- _EXERCISE GOAL_
Go through the records line by line and work out how many lines hold the word "this". Answer with the number only.

- _DATA EXCERPTS_
□ □ □

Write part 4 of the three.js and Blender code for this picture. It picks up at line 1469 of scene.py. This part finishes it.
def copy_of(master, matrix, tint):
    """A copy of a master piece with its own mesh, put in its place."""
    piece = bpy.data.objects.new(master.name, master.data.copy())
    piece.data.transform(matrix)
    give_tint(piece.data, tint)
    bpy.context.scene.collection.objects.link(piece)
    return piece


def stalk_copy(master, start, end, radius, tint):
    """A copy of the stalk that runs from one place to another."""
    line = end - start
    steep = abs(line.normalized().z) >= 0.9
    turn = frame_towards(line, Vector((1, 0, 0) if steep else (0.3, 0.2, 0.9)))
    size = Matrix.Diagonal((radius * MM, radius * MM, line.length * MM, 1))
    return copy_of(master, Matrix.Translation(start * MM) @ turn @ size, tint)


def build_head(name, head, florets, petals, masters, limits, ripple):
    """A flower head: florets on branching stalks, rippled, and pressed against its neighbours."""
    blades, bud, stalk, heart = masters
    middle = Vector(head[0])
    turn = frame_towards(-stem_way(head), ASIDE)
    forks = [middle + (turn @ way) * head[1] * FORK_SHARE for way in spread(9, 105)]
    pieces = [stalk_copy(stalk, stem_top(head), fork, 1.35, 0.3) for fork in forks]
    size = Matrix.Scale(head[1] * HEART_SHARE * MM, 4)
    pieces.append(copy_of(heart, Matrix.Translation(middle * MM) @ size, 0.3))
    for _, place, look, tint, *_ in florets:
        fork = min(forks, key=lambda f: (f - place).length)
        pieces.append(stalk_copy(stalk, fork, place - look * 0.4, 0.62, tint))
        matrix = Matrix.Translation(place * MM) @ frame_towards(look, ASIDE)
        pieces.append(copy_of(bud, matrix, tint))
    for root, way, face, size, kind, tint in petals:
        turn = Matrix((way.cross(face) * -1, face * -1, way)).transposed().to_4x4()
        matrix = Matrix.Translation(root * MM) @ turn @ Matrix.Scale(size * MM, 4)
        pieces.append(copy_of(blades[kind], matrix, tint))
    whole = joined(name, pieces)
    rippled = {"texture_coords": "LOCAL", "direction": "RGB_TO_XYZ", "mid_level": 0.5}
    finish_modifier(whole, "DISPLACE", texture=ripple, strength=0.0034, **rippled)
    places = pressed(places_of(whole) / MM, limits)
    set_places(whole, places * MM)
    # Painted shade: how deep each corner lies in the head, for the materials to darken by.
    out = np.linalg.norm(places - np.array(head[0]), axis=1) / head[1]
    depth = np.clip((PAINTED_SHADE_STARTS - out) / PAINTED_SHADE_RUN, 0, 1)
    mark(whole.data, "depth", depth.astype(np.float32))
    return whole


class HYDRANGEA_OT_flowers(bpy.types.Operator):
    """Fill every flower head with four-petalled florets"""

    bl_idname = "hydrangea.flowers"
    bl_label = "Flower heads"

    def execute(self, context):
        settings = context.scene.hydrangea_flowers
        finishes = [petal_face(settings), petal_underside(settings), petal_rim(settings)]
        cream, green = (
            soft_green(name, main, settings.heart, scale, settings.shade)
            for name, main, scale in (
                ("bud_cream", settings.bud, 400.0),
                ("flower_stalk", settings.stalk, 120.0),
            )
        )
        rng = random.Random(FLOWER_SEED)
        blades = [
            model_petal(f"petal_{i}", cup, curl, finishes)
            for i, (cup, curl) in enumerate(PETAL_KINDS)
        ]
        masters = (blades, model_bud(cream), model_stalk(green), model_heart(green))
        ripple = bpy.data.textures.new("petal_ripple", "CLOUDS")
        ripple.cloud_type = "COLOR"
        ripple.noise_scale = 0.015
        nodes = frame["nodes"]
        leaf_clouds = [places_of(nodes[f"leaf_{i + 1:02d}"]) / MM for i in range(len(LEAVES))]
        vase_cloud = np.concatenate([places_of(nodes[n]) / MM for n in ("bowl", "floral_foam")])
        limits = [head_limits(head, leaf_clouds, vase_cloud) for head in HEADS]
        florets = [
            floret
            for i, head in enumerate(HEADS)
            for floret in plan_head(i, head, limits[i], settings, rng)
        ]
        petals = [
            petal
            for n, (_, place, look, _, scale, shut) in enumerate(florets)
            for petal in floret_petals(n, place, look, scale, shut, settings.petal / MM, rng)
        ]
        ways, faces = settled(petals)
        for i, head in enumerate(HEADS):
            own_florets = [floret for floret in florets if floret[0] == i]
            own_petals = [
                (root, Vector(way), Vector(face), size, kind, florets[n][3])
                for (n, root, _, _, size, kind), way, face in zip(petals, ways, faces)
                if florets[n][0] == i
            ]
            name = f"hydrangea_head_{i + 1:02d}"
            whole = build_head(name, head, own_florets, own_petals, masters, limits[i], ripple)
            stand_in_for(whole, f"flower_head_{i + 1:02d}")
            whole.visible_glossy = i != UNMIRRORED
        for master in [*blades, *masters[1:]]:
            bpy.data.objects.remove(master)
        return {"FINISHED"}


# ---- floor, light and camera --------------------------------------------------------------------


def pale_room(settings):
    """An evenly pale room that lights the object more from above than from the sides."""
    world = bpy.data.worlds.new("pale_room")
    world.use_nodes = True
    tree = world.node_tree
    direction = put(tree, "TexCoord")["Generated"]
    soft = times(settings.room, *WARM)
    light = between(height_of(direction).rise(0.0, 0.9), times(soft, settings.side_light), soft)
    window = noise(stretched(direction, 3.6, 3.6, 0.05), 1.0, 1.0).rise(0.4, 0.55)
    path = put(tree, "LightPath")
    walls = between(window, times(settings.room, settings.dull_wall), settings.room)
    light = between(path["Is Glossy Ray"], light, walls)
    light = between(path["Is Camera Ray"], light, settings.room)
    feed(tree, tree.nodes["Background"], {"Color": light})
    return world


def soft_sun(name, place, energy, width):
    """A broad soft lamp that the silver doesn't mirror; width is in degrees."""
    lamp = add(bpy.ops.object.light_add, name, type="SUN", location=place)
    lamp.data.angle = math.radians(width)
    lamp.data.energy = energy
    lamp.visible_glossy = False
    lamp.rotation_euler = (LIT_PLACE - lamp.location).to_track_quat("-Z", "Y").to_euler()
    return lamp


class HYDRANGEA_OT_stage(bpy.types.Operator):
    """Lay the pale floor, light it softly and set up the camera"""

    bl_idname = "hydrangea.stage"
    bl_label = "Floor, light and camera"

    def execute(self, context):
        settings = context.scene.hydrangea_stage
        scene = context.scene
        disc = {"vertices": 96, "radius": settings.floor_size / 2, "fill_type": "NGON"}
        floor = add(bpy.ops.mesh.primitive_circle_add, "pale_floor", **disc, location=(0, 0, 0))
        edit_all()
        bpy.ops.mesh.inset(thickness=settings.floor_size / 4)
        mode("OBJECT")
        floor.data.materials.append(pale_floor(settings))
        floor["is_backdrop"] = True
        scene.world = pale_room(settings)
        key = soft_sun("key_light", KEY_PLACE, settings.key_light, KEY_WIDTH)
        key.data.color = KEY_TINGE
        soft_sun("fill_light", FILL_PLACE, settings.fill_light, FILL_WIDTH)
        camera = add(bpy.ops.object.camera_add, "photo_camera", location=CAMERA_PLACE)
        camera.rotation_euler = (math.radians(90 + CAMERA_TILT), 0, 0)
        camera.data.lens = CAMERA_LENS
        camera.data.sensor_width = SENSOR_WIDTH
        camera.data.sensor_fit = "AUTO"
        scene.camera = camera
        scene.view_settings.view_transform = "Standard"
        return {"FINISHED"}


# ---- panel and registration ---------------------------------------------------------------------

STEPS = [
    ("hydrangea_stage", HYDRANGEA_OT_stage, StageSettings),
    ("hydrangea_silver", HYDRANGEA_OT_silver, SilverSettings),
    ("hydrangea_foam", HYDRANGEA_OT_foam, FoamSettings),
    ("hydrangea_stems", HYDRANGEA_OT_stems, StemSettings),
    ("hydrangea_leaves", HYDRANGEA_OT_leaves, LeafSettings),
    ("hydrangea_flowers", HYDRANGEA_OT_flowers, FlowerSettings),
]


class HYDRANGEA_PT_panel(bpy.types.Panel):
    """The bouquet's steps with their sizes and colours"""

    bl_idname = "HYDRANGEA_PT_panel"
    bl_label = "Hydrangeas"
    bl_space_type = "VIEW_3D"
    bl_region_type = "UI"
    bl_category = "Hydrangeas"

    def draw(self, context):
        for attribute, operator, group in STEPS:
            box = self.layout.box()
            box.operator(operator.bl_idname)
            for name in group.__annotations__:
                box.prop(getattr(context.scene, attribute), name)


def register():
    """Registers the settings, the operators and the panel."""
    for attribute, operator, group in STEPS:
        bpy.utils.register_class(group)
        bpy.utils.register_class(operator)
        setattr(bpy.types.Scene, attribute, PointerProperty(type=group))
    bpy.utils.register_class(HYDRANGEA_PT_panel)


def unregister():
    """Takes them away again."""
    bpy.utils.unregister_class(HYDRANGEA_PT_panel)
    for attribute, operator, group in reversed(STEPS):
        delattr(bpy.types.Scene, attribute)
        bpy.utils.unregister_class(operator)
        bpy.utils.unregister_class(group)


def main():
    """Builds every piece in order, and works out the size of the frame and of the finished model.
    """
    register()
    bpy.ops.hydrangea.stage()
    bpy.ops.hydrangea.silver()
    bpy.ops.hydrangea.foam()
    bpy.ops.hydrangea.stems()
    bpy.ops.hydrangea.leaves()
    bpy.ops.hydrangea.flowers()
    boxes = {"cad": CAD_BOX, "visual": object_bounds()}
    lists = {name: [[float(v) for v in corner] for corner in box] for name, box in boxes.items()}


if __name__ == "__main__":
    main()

□ □ □

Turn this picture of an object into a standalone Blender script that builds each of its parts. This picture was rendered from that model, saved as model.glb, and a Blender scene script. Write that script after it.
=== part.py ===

□ □ □

- _COMPLETE OUTPUT_
2